|
|
|
|
|
by ModernMech
254 days ago
|
|
What they did was make the general latency issue concrete by calling it "ttfp" -- time to first plot. Then they optimized that thing, literally the time to get the first plot, through caching and precompilation strategies. What they didn't do was solve the root cause of the latency issue, which is fundamental to the dynamic dispatch strategy that they boast about. So really, they're never going to "fix" it without rethinking the language design. The problem comes from Julia trying to be two languages at once -- the dynamic language that is useful for quickly generating plots and prototyping; and the production language that's running production code on the backend server, or running the HPC simulation on the supercomputer. They've deliberately staked out the middle point here, which comes with the benefit of speed but the tradeoff is in the ttfp latency. It might be considered the leak of the multiple dispatch abstraction. Yes it can feel like magic when it works, but when it doesn't it manifests as spikes in latency and an explosion of complexity.
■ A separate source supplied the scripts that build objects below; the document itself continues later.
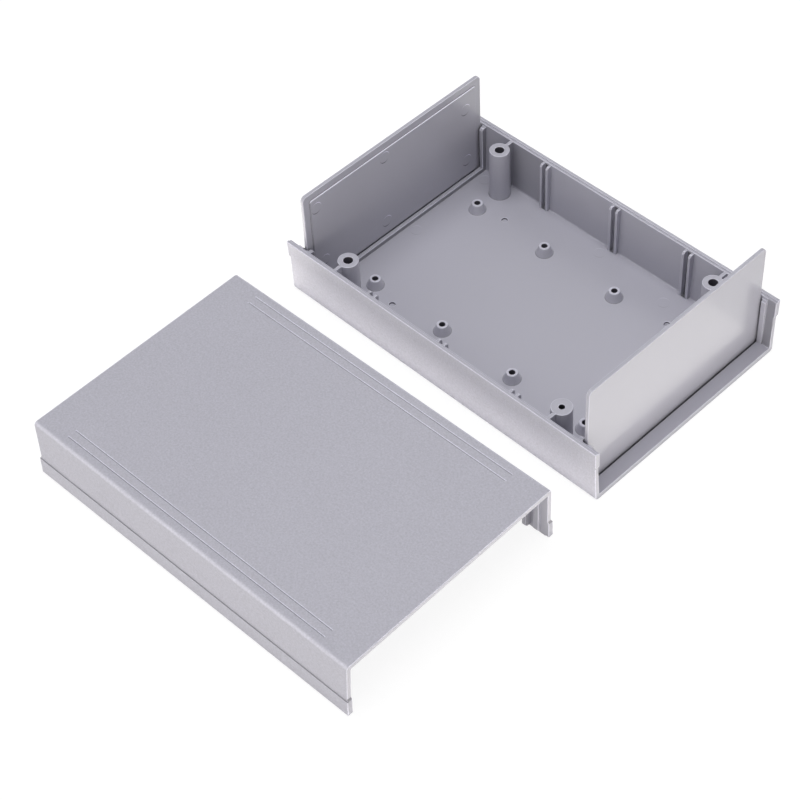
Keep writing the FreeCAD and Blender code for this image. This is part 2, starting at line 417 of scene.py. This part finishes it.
@dataclass(frozen=True)
class PlasticFinish:
    """One finish of the moulded plastic."""

    name: str
    roughness: float
    colour: tuple[float, float, float] = (180, 179, 190)
    gloss_spread: float = 0.10
    drift: float = 0.05
    speckle: float = 0.03
    # Painted highlight on proud edges and painted shade in creases.
    painted_edge_highlight: float = 0.55
    crease: float = 0.45
    grain_size: float = 0.5 * MM
    pits: float = 0.5
    grain_depth: float = 0.015 * MM
    guide_gaps: GuideGaps | None = None
    zones: tuple[ShadeZone, ...] = ()

    def build(self, effects: EffectGroups) -> bpy.types.Material:
        """Make the material.

        Args:
            effects: The shared shader groups.

        Returns:
            The material, ready to be placed on a mesh.
        """
        material = bpy.data.materials.new(self.name)
        material.use_nodes = True
        material.diffuse_color = linear(*self.colour)
        sheet = NodeSheet(material.node_tree)
        shader = material.node_tree.nodes["Principled BSDF"]
        resin = {"Color": linear(*self.colour), "Drift": self.drift, "Speckle": self.speckle}
        colour = self._place(sheet, effects.tone, resin).outputs["Color"]
        sheen = {"Roughness": self.roughness, "Spread": self.gloss_spread}
        gloss = self._place(sheet, effects.gloss, sheen)
        grain = self._place(sheet, effects.grain, {"Size": self.grain_size, "Pits": self.pits})
        bump = sheet.put("ShaderNodeBump", {"Strength": 1.0, "Distance": self.grain_depth})
        # Painted light and shade over the resin colour: edge highlights, crease shade, guide gap
        # shade and zone shade.
        tints = [(effects.edges, {"Lift": self.painted_edge_highlight, "Crease": self.crease})]
        if self.guide_gaps:
            tints.append((effects.gaps, self.guide_gaps.sockets()))
        tints += [(effects.zone, zone.sockets()) for zone in self.zones]
        for group, values in tints:
            tint = self._place(sheet, group, values)
            sheet.wire(colour, tint.inputs["Color"])
            colour = tint.outputs["Color"]
        sheet.wire(colour, shader.inputs["Base Color"])
        sheet.wire(gloss.outputs["Roughness"], shader.inputs["Roughness"])
        sheet.wire(grain.outputs["Height"], bump.inputs["Height"])
        sheet.wire(bump.outputs["Normal"], shader.inputs["Normal"])
        return material

    @staticmethod
    def _place(
        sheet: NodeSheet, group: bpy.types.NodeTree, values: dict[str, object]
    ) -> bpy.types.Node:
        """Place a shared group with this finish's own values.

        Args:
            sheet: The material's nodes.
            group: The group.
            values: A value for each named input.

        Returns:
            The placed group node.
        """
        node = sheet.put("ShaderNodeGroup", node_tree=group)
        for name, value in values.items():
            node.inputs[name].default_value = value
        return node


@dataclass(frozen=True)
class PinMark:
    """A shallow round mark with a sloping rim that an ejector pin left in a flat face."""

    place: tuple[float, float, float]
    facing: tuple[float, float, float]
    radius: float = 2.6 * MM
    depth: float = 0.12 * MM
    rim: float = 0.32 * MM
    # How strong the painted light and shade on the rim are, and the way that painted light comes
    # from.
    rim_painted_light: float = 1.3
    falloff: int = 3
    painted_light_from: tuple[float, float, float] = (0.0, 0.3, 0.95)
    sides: int = 48

    def add_pin(self, form: bmesh.types.BMesh, tone: bmesh.types.BMLayerItem) -> None:
        """Add the pin's end, standing as deep in the face as its mark, and paint light and shade on
        its rim by which way each part faces.

        Args:
            form: Where the pin's closed form is added.
            tone: Where each face's painted light or shade is kept.
        """
        middle = Vector(self.place)
        turn = Vector(self.facing).to_track_quat("Z", "Y").to_matrix().to_4x4()
        made = bmesh.ops.create_cone(
            form,
            cap_ends=True,
            cap_tris=False,
            segments=self.sides,
            radius1=self.radius - self.rim,
            radius2=self.radius + self.rim,
            depth=2 * self.depth,
            matrix=Matrix.Translation(middle) @ turn,
        )
        for face in {face for vert in made["verts"] for face in vert.link_faces}:
            outward = face.calc_center_median() - middle
            is_rim = len(face.verts) < self.sides
            if is_rim:
                light = outward.normalized().dot(Vector(self.painted_light_from))
                face[tone] = self.rim_painted_light * light ** self.falloff


@dataclass(frozen=True)
class Well:
    """A narrow hollow in a moulding whose inside little light reaches."""

    low: tuple[float, float, float]
    high: tuple[float, float, float]
    is_round: bool = False

    def holds(self, place: Vector) -> bool:
        """Tell whether a place lies inside the hollow.

        Args:
            place: The place.

        Returns:
            True inside it or on its sides.
        """
        if not all(low <= value <= high for low, value, high in zip(self.low, place, self.high)):
            return False
        middle = (Vector(self.low) + Vector(self.high)) / 2
        reach = (self.high[0] - self.low[0]) / 2
        return not self.is_round or (place - middle).xy.length <= reach


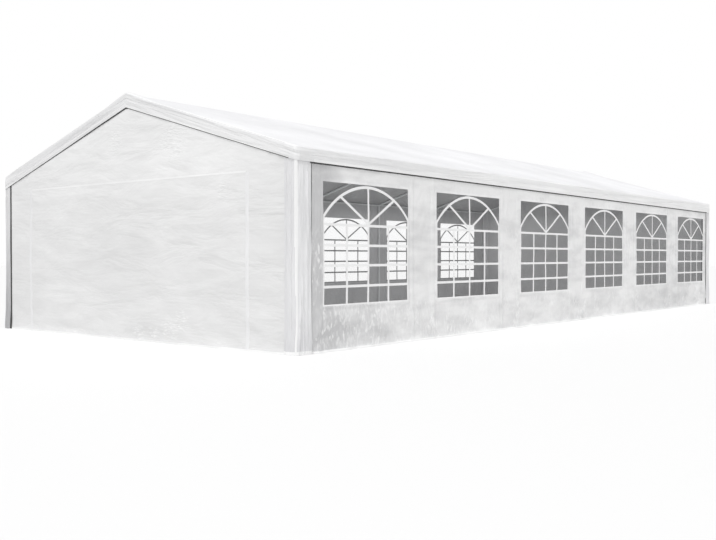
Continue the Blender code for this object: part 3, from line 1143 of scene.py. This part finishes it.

In the end I don't know how big the ttfp issue is for Julia. But they've certainly branded it and the existence of the problem has made its way to people who don't use the language, which is an issue for community growth. They've also left themselves open for a language to come on that's "Julia but without ttfp issues". |
|
All I can say is that many of "us" live in that tension between high level and low level every day. It's actually going to become more pronounced with `--trim` and the efforts on static compilation in the near term. The fact that Julia can span both is why I'm a part of it.